In City of Segregation, author Andrea Gibbons calls the Letteau vs Ellis (1932) case “a bittersweet legal victory,” for exposing the degree to which whiteness as the dominant normality permeated every facet of “official” thinking at the time:
“In the view of an ‘impartial’ court, the [Letteau] lot had been ruined for any higher, white use. To protect what little exchange value was left for those white property owners invested in such areas and unable to sell their property to other whites as required by covenant, the court allowed [the deed’s] racial restrictions to lapse.”
Gibbons also notes that in the 1930s, when FDR’s government assigned itself the task of building housing, it by and large:
“…formalized and legitimated the racist beliefs espoused by white newssheets, helping to transcribe brutal racist ideologies into the legalistic language of academia and policy-making.”
Such brutal racist ideologies were also legitimated in the 1920s, however, as shown by policies like the National Immigration Act of 1924, a policy designed to restrict immigration from Asia and Africa to the U.S. In November of 1924, the L.A. Chamber of Commerce published an editorial in support of the Act, aptly named “The Los Angeles of Tomorrow,” stating the chamber’s mission to create an L.A. for whites only:
“For centuries, the Anglo-Saxon race has been marching westward. It is now on the shores of the Pacific. It can go no farther. The apex of this movement is Los Angeles County.”
These snippets of L.A. history allow us to make a few key notes:
I. A network of racist policies in Los Angeles are what created disparities between neighborhoods such as East Hollywood, Silver Lake, and more through Los Angeles, which persist to this day. The U.S. federal government, assisted by local and municipal governments in L.A., historically persuaded bank investment in areas like the highlands of Silver Lake, where high rates of white residents, and particularly white homeowners resided, while at the same time dissuading investment for Black and immigrant communities, most of whom resided in multi-family apartments and other rentals. The rationale for this dual policy was that Black and immigrant people, along with the rental units and other multi-family dwellings they could afford, created lower desirability for prospective homeowners, that is, white families, to move nearby, hence the designation of a “riskier” loan.
II. Black and immigrant communities have comprised neighborhoods such as East Hollywood and Silver Lake for decades, well before even World War II, sustaining neighborhoods to which they were once only segregated or restricted by homeowners associations, deed restrictions, and more, on humble and unstable incomes from service and manual labor. These communities not only survived, but also established their own businesses, inter-ethnic relations, and more despite legal and illegal discrimination against them.
III. White wealth through suburban living was exclusively subsidized by the government, not built on merit or “hard work.” In Los Angeles, suburbs benefiting from this policy included Burbank, Glendale, much of the San Fernando Valley area, Silver Lake, Los Feliz, the city of Torrance, and much more. Today, less than a century after the creation of the FHA loan program, homes that were built and purchased with support from the federal government continue to generate wealth for white families, and by extension, unrivaled purchasing power.
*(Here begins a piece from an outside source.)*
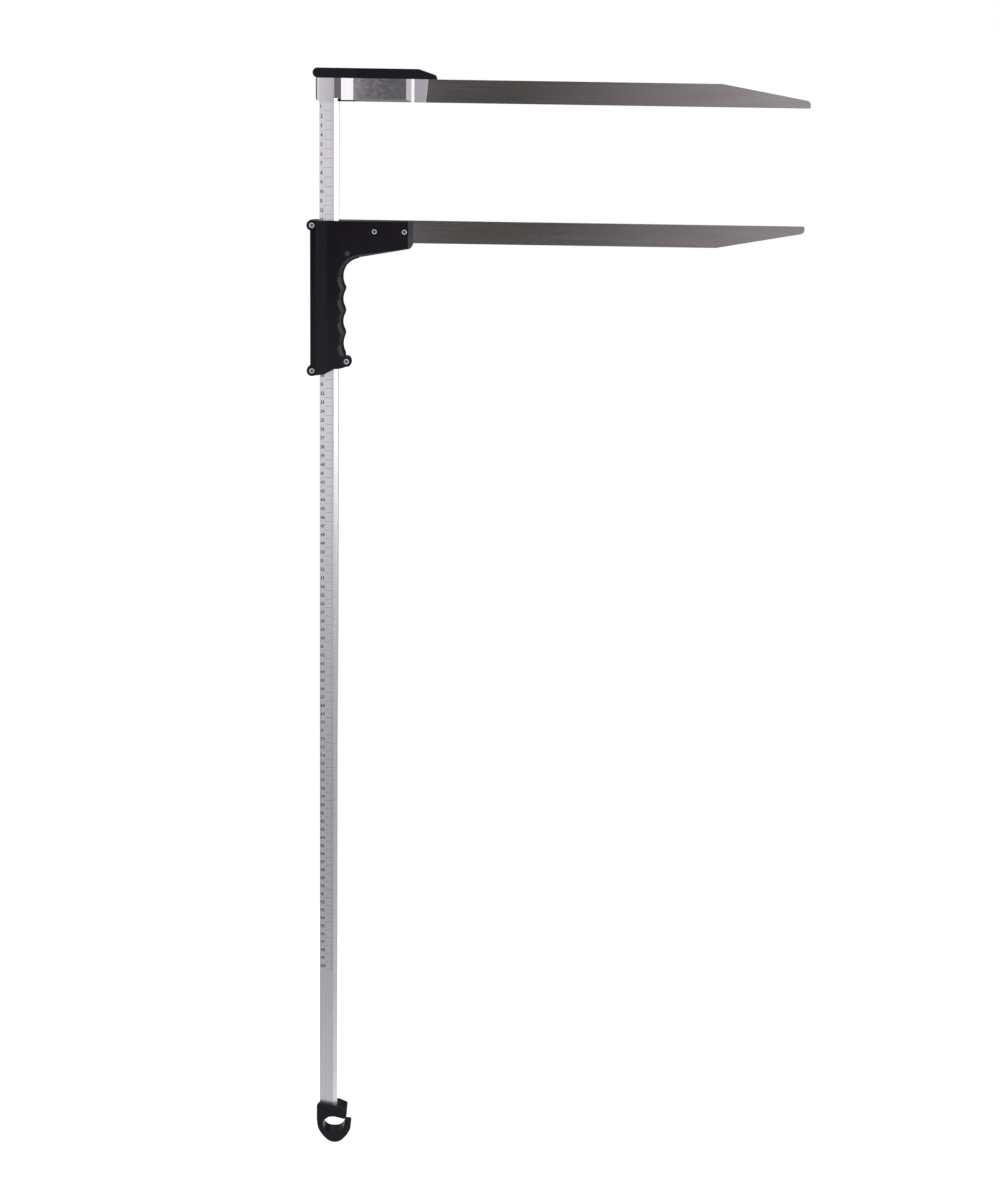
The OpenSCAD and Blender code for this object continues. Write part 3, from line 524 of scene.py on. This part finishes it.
class CALIPER_OT_stage(bpy.types.Operator):
    """White floor and surroundings, soft lamps and the camera"""

    bl_idname = "caliper.stage"
    bl_label = "Studio"

    def execute(self, context):
        self.surroundings()
        self.floor()
        self.lamps()
        self.camera()
        context.scene.view_settings.view_transform = "Standard"
        return {"FINISHED"}

    def surroundings(self):
        """White all round. What is glossy mirrors the room's bands of light and dark instead."""
        world = bpy.data.worlds.new("white_room")
        world.use_nodes = True
        tree = world.node_tree
        tree.nodes.clear()
        way = put(tree, "SeparateXYZ", {0: put(tree, "TexCoord").outputs["Generated"]}).outputs
        front = times(tree, way[1], -1.0)
        turn = put(tree, "Math", {0: way[0], 1: front}, operation="ARCTAN2").outputs[0]
        room = put(tree, "ValToRGB", {0: spread(tree, turn, -math.pi, math.pi, 0.0, 1.0)})
        fill_ramp(room.color_ramp, [(degrees / 360 + 0.5, rgb) for degrees, rgb in ROOM])
        high = spread(tree, way[2], math.sin(BANDS_FADE), math.sin(BANDS_END), 0.0, 1.0)
        walls = tint(tree, high, room.outputs[0], (1.0, 1.0, 1.0, 1.0))
        path = put(tree, "LightPath").outputs
        light = tint(tree, path["Is Glossy Ray"], (studio().room_light,) * 3 + (1.0,), walls)
        clear = put(tree, "Math", {0: path["Is Camera Ray"], 1: path["Is Transmission Ray"]},
                    operation="MAXIMUM").outputs[0]
        back = put(tree, "Background", {"Color": tint(tree, clear, light, (1.0, 1.0, 1.0, 1.0))})
        output = put(tree, "OutputWorld")
        tree.links.new(back.outputs[0], output.inputs[0])
        bpy.context.scene.world = world

    def sheet(self, name, material, corners):
        """A flat sheet of the studio, which isn't part of the object."""
        bm = bmesh.new()
        bm.faces.new([bm.verts.new(c) for c in corners])
        mesh = bpy.data.meshes.new(name)
        bm.to_mesh(mesh)
        bm.free()
        mesh.materials.append(material)
        card = bpy.data.objects.new(name, mesh)
        bpy.context.scene.collection.objects.link(card)
        return card

    def floor(self):
        """A white floor that glossy surfaces see as pale as the ramp says."""
        material, tree, shader, coords = start_material("white_floor")
        path = put(tree, "LightPath")
        far = FLOOR_REACH
        ahead = put(tree, "SeparateXYZ", {0: coords}).outputs[1]
        ramp = put(tree, "ValToRGB", {0: spread(tree, ahead, far, -far, 0.0, 1.0)})
        fill_ramp(ramp.color_ramp, [(metres / far / 2 + 0.5, (level,) * 3)
                                    for metres, level in FLOOR])
        mirrored = path.outputs["Is Glossy Ray"]
        tree.links.new(tint(tree, mirrored, (0.9, 0.9, 0.9, 1.0), (0.0, 0.0, 0.0, 1.0)),
                       shader.inputs["Base Color"])
        shader.inputs["Roughness"].default_value = 0.9
        shader.inputs["Specular IOR Level"].default_value = 0.0
        tree.links.new(tint(tree, mirrored, (1.0, 1.0, 1.0, 1.0), ramp.outputs[0]),
                       shader.inputs["Emission Color"])
        glow = spread(tree, path.outputs["Is Camera Ray"], 0.0, 1.0, 0.0, 0.65)
        tree.links.new(put(tree, "Math", {0: glow, 1: mirrored}, operation="ADD").outputs[0],
                       shader.inputs["Emission Strength"])
        z = -studio().floor_drop
        self.sheet("floor", material, [(-far, -far, z), (far, -far, z), (far, far, z),
                                       (-far, far, z)])

    def lamps(self):
        """Soft boxes turned to the object, which the camera doesn't see."""
        for name, level, size, place, mirrored in LAMPS:
            light = bpy.data.lights.new(name, "AREA")
            light.shape = "RECTANGLE"
            light.size, light.size_y = size
            light.energy = level * studio().lamp_light * math.pi * size[0] * size[1]
            lamp = bpy.data.objects.new(name, light)
            lamp.location = place
            lamp.rotation_mode = "QUATERNION"
            away = Vector(place) - Vector(LAMP_AIM)
            lamp.rotation_quaternion = away.to_track_quat("Z", "Y")
            lamp.visible_camera = False
            lamp.visible_glossy = mirrored
            bpy.context.scene.collection.objects.link(lamp)

    def camera(self):
        """The camera, a little above the scale's zero and to the right of the beam."""
        view = studio()
        data = bpy.data.cameras.new("camera")
        data.lens = view.lens
        data.sensor_width = 36.0
        data.shift_x = view.shift
        data.shift_y = view.rise
        data.clip_end = 60.0
        camera = bpy.data.objects.new("camera", data)
        camera.matrix_world = (Matrix.Translation((view.camera_side, -view.camera_back,
                                                   view.camera_up))
                               @ Matrix.Rotation(math.radians(90) - view.tilt, 4, "X")
                               @ Matrix.Rotation(view.roll, 4, "Z"))
        bpy.context.scene.collection.objects.link(camera)
        bpy.context.scene.camera = camera


class CALIPER_PT_dressing(bpy.types.Panel):
    """Lists the caliper's pieces and their settings"""

    bl_idname = "CALIPER_PT_dressing"
    bl_label = "Tree caliper"
    bl_space_type = "VIEW_3D"
    bl_region_type = "UI"
    bl_category = "Caliper"

    def draw(self, context):
        layout = self.layout
        for operator in OPERATORS:
            layout.operator(operator.bl_idname)
        for group in (sizes(), colours(), studio()):
            box = layout.box()
            for name in group.__annotations__:
                box.prop(group, name)


GROUPS = (("caliper_sizes", CaliperSizes), ("caliper_colours", CaliperColours),
          ("caliper_studio", CaliperStudio))
OPERATORS = (CALIPER_OT_stage, CALIPER_OT_beam, CALIPER_OT_blades, CALIPER_OT_bracket,
             CALIPER_OT_mouldings, CALIPER_OT_screws, CALIPER_OT_scale_print)


def register():
    for name, group in GROUPS:
        bpy.utils.register_class(group)
        setattr(bpy.types.Scene, name, PointerProperty(type=group))
    for cls in (*OPERATORS, CALIPER_PT_dressing):
        bpy.utils.register_class(cls)


def unregister():
    for cls in (CALIPER_PT_dressing, *reversed(OPERATORS)):
        bpy.utils.unregister_class(cls)
    for name, group in reversed(GROUPS):
        delattr(bpy.types.Scene, name)
        bpy.utils.unregister_class(group)


def main():
    register()
    for operator in OPERATORS:
        area, name = operator.bl_idname.split(".")
        getattr(getattr(bpy.ops, area), name)()


if __name__ == "__main__":
    main()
This wealth, only bolstered after World War II with the G.I. Bill (another bill that was virtually useless for non-white people), now grants the heirs of FHA loan recipients disproportionate access to every kind of loan imaginable, including loans for “small businesses,” which, in a cruel twist of irony, thrive most when opening in historically dis-invested, formerly redlined Black or immigrant neighborhoods, leading to the displacement and even banishment of Black and immigrant people from areas that some of them have called home for over a century.
IV. There was never a correction for redlining policies in Los Angeles and other major cities in the U.S. Redlining wasn’t officially outlawed until Lyndon B. Johnson’s Housing Act in 1968, but even then, the Housing Act only barred anti-Black policies on paper. It did not build or subsidize mass building “projects” for Black and Immigrant people as FDR’s did for whites, leaving in place disparities between Black & white neighborhoods that would become more pronounced over time. As well, by the end of the 60s, a whole new set of punitive policies and “austerity” measures were written up to be imposed on Black & immigrant communities due largely to reactionary white suburbanites in “revolt” against non-whites.
It’s given these factors that today in Los Angeles people take it for granted that Black people make up more than 34% of the unhoused community in our city, despite accounting for only 9% of L.A.’s population in the most recent census count. Whites, who comprise 28% of L.A.’s demographics in the same census, currently account for 26% of the city’s unhoused population. The remaining 40% of L.A.’s unhoused community is made up of Native American, mixed-race people, and immigrant groups, including Latinx, Asian and Pacific Islander people.
But the unhoused community in Los Angeles is also a fundamental part of the two areas where Black and immigrant neighborhoods have seen disproportionate investment since the 60s: that of policing and incarceration in Los Angeles County, which maintains the largest jail system in the United States. As noted previously for readers of this blog:
“[…As recently as 2017] over a five year period, East Hollywood saw more expenditures for policing and jail time than the neighboring Los Feliz and Silver Lake areas combined. The LAPD spent at least $3,454,495 to cover costs for 6,852 people arrested in the area, whose time incarcerated totaled more than 15,000 days, or three times the rate of jail time for those arrested in either Los Feliz or Silver Lake. Over the same period, the LASD spent at least $1,487,910 for 516 people arrested, whose time incarcerated totaled nearly 10,000 days. Together, policing costs for arresting and jailing people in East Hollywood amounted to at least $4,942,405 over 25,000 days of jail time from 2012 – 2017.”
In turn, young people and families in many of the Black & Brown neighborhoods in Los Angeles once made separate and unequal by historic government policies now serve as “cash cows” for both L.A.’s unhoused industrial complex, as well as the city and state’s carceral system, all while gentrification also robs them of their communities. Together, these issues close the distance between our cities’ past and present inequalities, showing just how far historic racism has come, and how far it continues to span.